Groundbreaking tactic, decision result in safe bus ride to mall
To get to her job at the Mall at Fairfield Commons in Beavercreek, a pregnant woman used to ride the public bus system from her home to Wright State University, then walk a mile at night across a busy multilane overpass that intersects Fairfield Road with Interstate 675 near Dayton.
No bus stops were available at the mall.
“She took her life in her hands to go to work,” Wilma Righter, a member of Leaders for Equality & Action in Dayton (LEAD), explains in recounting the woman’s story in “Free To Ride.”
The documentary — produced by the Kirwan Institute for the Study of Race and Ethnicity at Ohio State University and inspired by the work of LEAD — chronicles the battle to get bus service to the mall despite opposition by Beavercreek City Council.
“It was not surprising that something like this could happen,” said Matt Martin, a senior researcher at the Kirwan Institute who wrote and produced the movie. “And, honestly, it happens in every city and region across the country.”
Beginning Friday, “Free To Ride” will screen for a week at the Gateway Film Center, with the filmmakers attending the 7 p.m. Friday screening, followed by a panel discussion.
The Kirwan Institute conducts research on issues such as transportation, education, public health and housing and how they relate to race. The reports, often used by community organizations, public agencies and philanthropies, can be technical, but making films provides a way for the institute to present research for a wider audience.

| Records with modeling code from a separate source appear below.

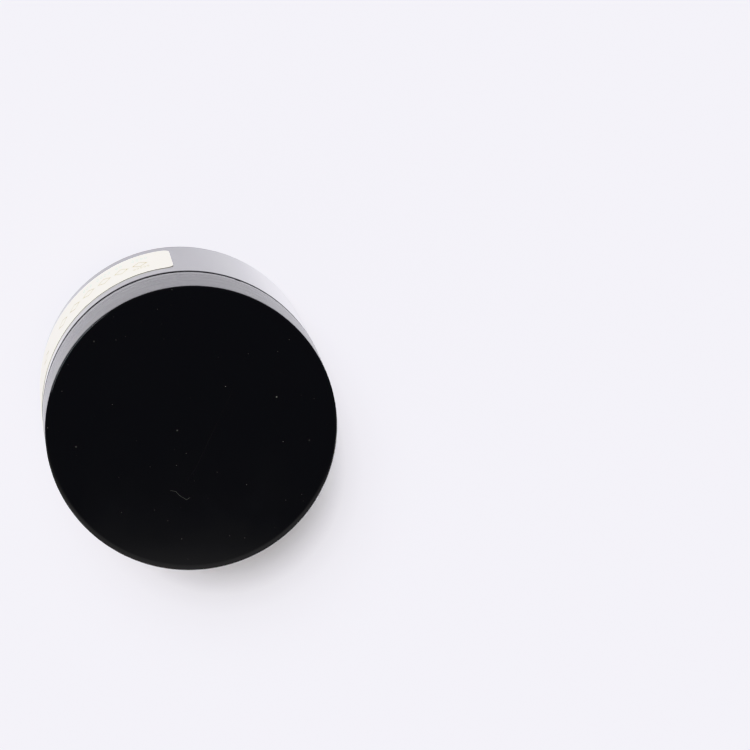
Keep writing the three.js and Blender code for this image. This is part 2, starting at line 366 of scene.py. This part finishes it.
def sealing_disc():
    """The polyethylene disc: flange, plug skirt, sunk panel with mould rings, and its pull tab."""
    plug = MOUTH - 0.3
    flange = NECK - 0.2
    flange_bottom = RIM_TOP + 0.05
    inner = plug - 0.9
    panel_bottom = DISC_BOTTOM + 0.5
    panel_top = panel_bottom + 0.8
    profile = [(0, panel_bottom), (10, panel_bottom), (inner - 0.7, panel_bottom)]
    profile += [(inner - 0.1, DISC_BOTTOM + 0.1), *corner(plug - 0.45, DISC_BOTTOM + 0.2, 0.2, -90, -60, 2)]
    profile += [(plug - 0.1, DISC_BOTTOM + 0.6), (plug, DISC_BOTTOM + 0.9), (plug, flange_bottom - 0.1)]
    profile += [(plug + 0.1, flange_bottom), *corner(flange - 0.2, flange_bottom + 0.2, 0.2, -90, 0, 4)]
    profile += corner(flange - 0.2, DISC_TOP - 0.2, 0.2, 0, 90, 4)
    profile += corner(inner + 0.2, DISC_TOP - 0.2, 0.2, 90, 180, 4)
    profile += [(inner - 0.15, panel_top + 0.3), *corner(inner - 0.45, panel_top + 0.3, 0.3, 0, -90, 5)]
    ring_height = 0.12
    for ring in (20.4, 19.6):
        profile += [(ring, panel_top), (ring - 0.15, panel_top + ring_height)]
        profile += [(ring - 0.45, panel_top + ring_height), (ring - 0.6, panel_top)]
    profile += [(12, panel_top), (1.2, panel_top), *corner(0.8, panel_top - 0.1, 0.1, 90, 180, 3)]
    profile += [(0, panel_top - 0.15)]
    disc = turned("sealing_disc_body", profile)
    join(disc, tab_parts(panel_top))
    return disc


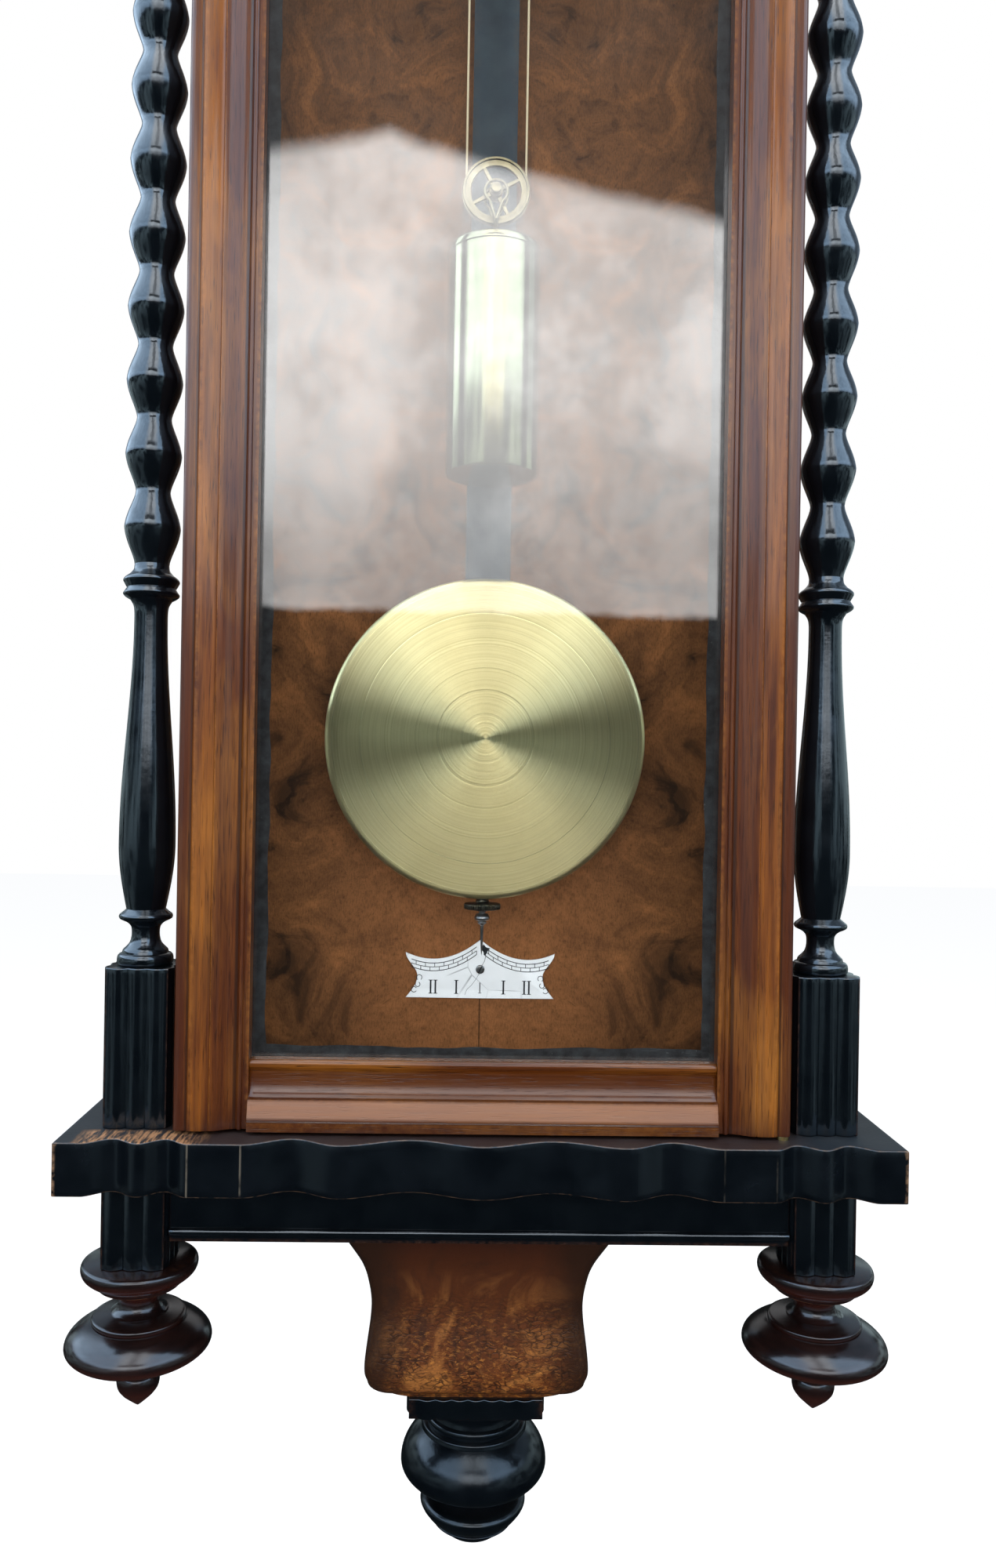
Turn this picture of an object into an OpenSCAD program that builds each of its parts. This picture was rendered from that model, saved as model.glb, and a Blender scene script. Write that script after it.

“Our mission is simple,” said Martin, 33, of Columbus. “We work to create a just and inclusive society, where all people and communities have opportunity to succeed.”
“Free To Ride” is the institute’s second film; the first, “A Reading of the Letter From Birmingham Jail,” was released in 2013.
“We could see that this story was about more than three bus stops,” said Martin, who worked at the Miami Valley Regional Planning Commission in Dayton before joining the Kirwan Institute in 2009.
“It was about the right to participate in the economy, and it struck at the heart of why several people in the story have done what they’d done in their careers.”
Jamaal Bell, the director of strategic communication at the institute and the director of “A Reading of the Letter From Birmingham Jail,” was asked to direct “Free To Ride.”
“We were excited about the idea, but it’s still a story about bus stops, and we wondered whether it would still
be compelling,” said Bell, 37, of Gahanna.
“Matt took me around and showed me the community (Dayton), and I said, ‘Wow, the community itself is a character.’”
“Free To Ride” shows that the location of jobs in Dayton, as in many cities, has shifted since the 1980s. As older, centrally located factories closed, retail and service-sector job were created near outerbelts such as I-675, which runs from I-75 south of Dayton to I-70 between Dayton and Springfield.
The closest bus service to Fairfield Commons left passengers at Wright State University, west of I-675, forcing people to cross the overpass to reach the mall.
In 2011, after listening to complaints from members of LEAD and the community, the Greater Dayton Regional Transit Authority agreed to install three bus stops at the mall, pending
approval of the Beavercreek City Council.
The council rejected the idea, setting off a two-year battle to have the stops installed.
Council members cited surveys suggesting that city residents didn’t want the service, but they also used words such as “crime” and “security.”
“So much of that public conversation was in coded racist terms,” Ellis Jacobs, a lawyer with Advocates for Basic Legal Equality, a legal agency that worked with LEAD, says in the movie. “People in the community had no problem discerning what it was really about.”
The movie cites statistics: The population of Beavercreek is 3 percent AfricanAmerican, and Dayton’s population is more than 40 percent black; more than 70 percent of the Dayton bus system’s riders are minorities.
Acting for LEAD, lawyers filed a complaint with the Federal Highway Administration under Title VI of the Civil Rights Act, which says that any entity accepting federal funds cannot engage in processes that have a discriminatory effect.
The tactic, which had not been tried before, threatened millions of dollars in federal money that the city received each year.
After an investigation, on June 26, 2013, the Federal Highway Administration issued a letter of noncompliance with Title VI to the city of Beavercreek. The council’s choices were to review and pass the bus-stop ordinance or appeal and risk losing millions in federal funding.
On Oct. 14, 2013, the Beavercreek City Council approved the stops, and the first bus rolled to the mall the next January.
“The story was great because it had a happy ending,” Bell said. “A lot of civil-rights documentaries don’t have a happy ending.
“It was a chance to do one that not only inspires but shows what success looks like.”